As the morning became optically official, we
set up in four different spots with no success. On our fifth attempt, Larry
situated my dad in someone's bushes – someone who apparently was used to live
firearms going off in the general vicinity.
I
was jarred from another nap by another shotgun blast filling the quiet peace of
a rainy Oregon morn. I got up in time to see my dad standing over another dying
Jake; this one had less of a beard and a life less-lived than my own.
When I saw
the super-sized Toms the rest of the hunters brought home, I knew we'd killed
in vain. Rickshaw said I couldn't be picky; it was my first hunt. He was just
glad my dad and I both got a bird. Of course, Rickshaw also said that if it
weren't for hunters, the globe would be overrun by wild beasts.
***
As we flew home, with a cooler full
of BB-crusted turkey stowed safely below, I looked over to my father. "Well,"
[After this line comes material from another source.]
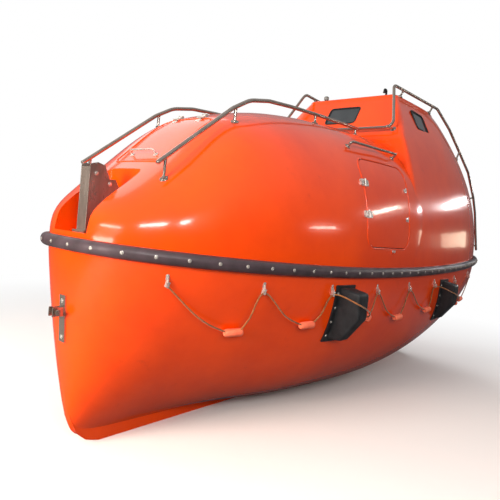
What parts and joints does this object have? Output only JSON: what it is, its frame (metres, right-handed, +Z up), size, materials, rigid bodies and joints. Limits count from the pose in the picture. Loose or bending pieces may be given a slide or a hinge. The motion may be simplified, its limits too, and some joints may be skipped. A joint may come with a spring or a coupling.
{
  "type": "enclosed lifeboat",
  "caption": "Totally enclosed davit-launched lifeboat: moulded hull and canopy with steering tower, doors, hatches, release hooks, grab rails and steering nozzle.",
  "frame": {"origin": "amidships on the centreline, on the light waterline", "axes": "+X forward, +Y port, +Z up"},
  "size_m": [6.3166, 2.5726, 3.337],
  "materials": {
    "gelcoat": "glossy orange gelcoat on glass-fibre plastic",
    "stainless": "polished stainless steel",
    "rail_rubber": "dark grey-brown rubber section",
    "black_rubber": "black moulded rubber",
    "glass": "tinted safety glass",
    "rope": "laid synthetic rope with foam floats",
    "lamp_lens": "clear moulded lens",
    "black_paint": "black epoxy paint",
    "bronze": "cast bronze",
    "engine_paint": "grey enamel"
  },
  "bodies": {
    "boat": {"hull_shell": "gelcoat", "canopy_shell": "gelcoat", "window_front": "glass", "window_port": "glass", "window_starboard": "glass", "engine": "engine_paint", "rub_rail_port": "rail_rubber", "rub_rail_starboard": "rail_rubber", "long_rail_port": "stainless", "long_rail_starboard": "stainless", "door_rail_port": "stainless", "door_rail_starboard": "stainless", "tower_rail": "stainless", "pad_port_fore": "black_rubber", "pad_port_aft": "black_rubber", "pad_starboard_fore": "black_rubber", "pad_starboard_aft": "black_rubber", "lifeline_port": "rope", "lifeline_starboard": "rope", "bow_hook_frame": "stainless", "stern_hook_frame": "stainless", "painter_bracket": "stainless", "roof_light": "lamp_lens", "vent_pipe": "black_paint"},
    "door_port": {"side_door_port": "gelcoat"},
    "door_starboard": {"side_door_starboard": "gelcoat"},
    "hatch_bow": {"bow_hatch": "gelcoat"},
    "hatch_aft": {"aft_hatch": "gelcoat"},
    "hatch_roof": {"roof_hatch": "gelcoat"},
    "hook_bow": {"bow_hook": "stainless"},
    "hook_stern": {"stern_hook": "stainless"},
    "pin_painter": {"painter_pin": "stainless"},
    "screw": {"propeller": "bronze"},
    "nozzle": {"steering_nozzle": "black_paint"}
  },
  "joints": [
    {"name": "door_port_hinge", "type": "hinge", "parent": "boat", "child": "door_port", "pos_m": [0.9735, 1.00015, 1.51707], "axis": [0, 0.2629, -0.9648], "range_deg": [0, 110]},
    {"name": "door_starboard_hinge", "type": "hinge", "parent": "boat", "child": "door_starboard", "pos_m": [0.9735, -1.07246, 1.25174], "axis": [0, 0.2629, 0.9648], "range_deg": [0, 110]},
    {"name": "bow_hatch_hinge", "type": "hinge", "parent": "boat", "child": "hatch_bow", "pos_m": [2.14465, 0, 1.85016], "axis": [0, -1, 0], "range_deg": [0, 100]},
    {"name": "aft_hatch_hinge", "type": "hinge", "parent": "boat", "child": "hatch_aft", "pos_m": [-1.90576, 0, 2.38017], "axis": [0, 1, 0], "range_deg": [0, 100]},
    {"name": "roof_hatch_hinge", "type": "hinge", "parent": "boat", "child": "hatch_roof", "pos_m": [-1.1635, 0, 2.668], "axis": [0, -1, 0], "range_deg": [0, 100]},
    {"name": "bow_hook_pivot", "type": "hinge", "parent": "boat", "child": "hook_bow", "pos_m": [2.835, 0, 1.1704], "axis": [0, -1, 0], "range_deg": [0, 45]},
    {"name": "stern_hook_pivot", "type": "hinge", "parent": "boat", "child": "hook_stern", "pos_m": [-2.775, 0, 1.2904], "axis": [0, 1, 0], "range_deg": [0, 45]},
    {"name": "painter_pin_slide", "type": "slide", "parent": "boat", "child": "pin_painter", "axis": [0, 1, 0], "range_m": [0, 0.04]},
    {"name": "propeller_spin", "type": "hinge", "parent": "boat", "child": "screw", "pos_m": [-2.26, 0, -0.27], "axis": [1, 0, 0], "continuous": true},
    {"name": "nozzle_turn", "type": "hinge", "parent": "boat", "child": "nozzle", "pos_m": [-2.26, 0, -0.27], "axis": [0, 0, 1], "range_deg": [-30, 30]}
  ]
}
I said, "that was about the dumbest thing we've ever done."
"Son,
you know we could have just golfed Pebble Beach for what we just spent?"
"We
didn't even drink any Pinot."
"Well,
now we know."
"How
did we get ourselves into this?" I asked.
"I
don't think I had a choice. I'm just glad you came with me."
"At
least Thanksgiving will be good."
***
Of course, Thanksgiving wasn't
good. Karma wouldn't allow it. About two weeks before Turkey Day, the downstairs
freezer just up and broke. Nobody was home for a couple of days, and by that
time our slain Jakes had turned rotten to the core. Like my soul.
And so, our
hunt turned out to be solely for the sake of slaughter. I did not feel manly.
But my
father didn't panic. We still had thanks to give, so my dad did what any good
provider must: he made reservations. We went to a very nice restaurant. I had
the duck. My dad had the prime rib. And the whole family gave thanks for a
delicious bottle of Pinot Noir, straight from the Willamette Valley.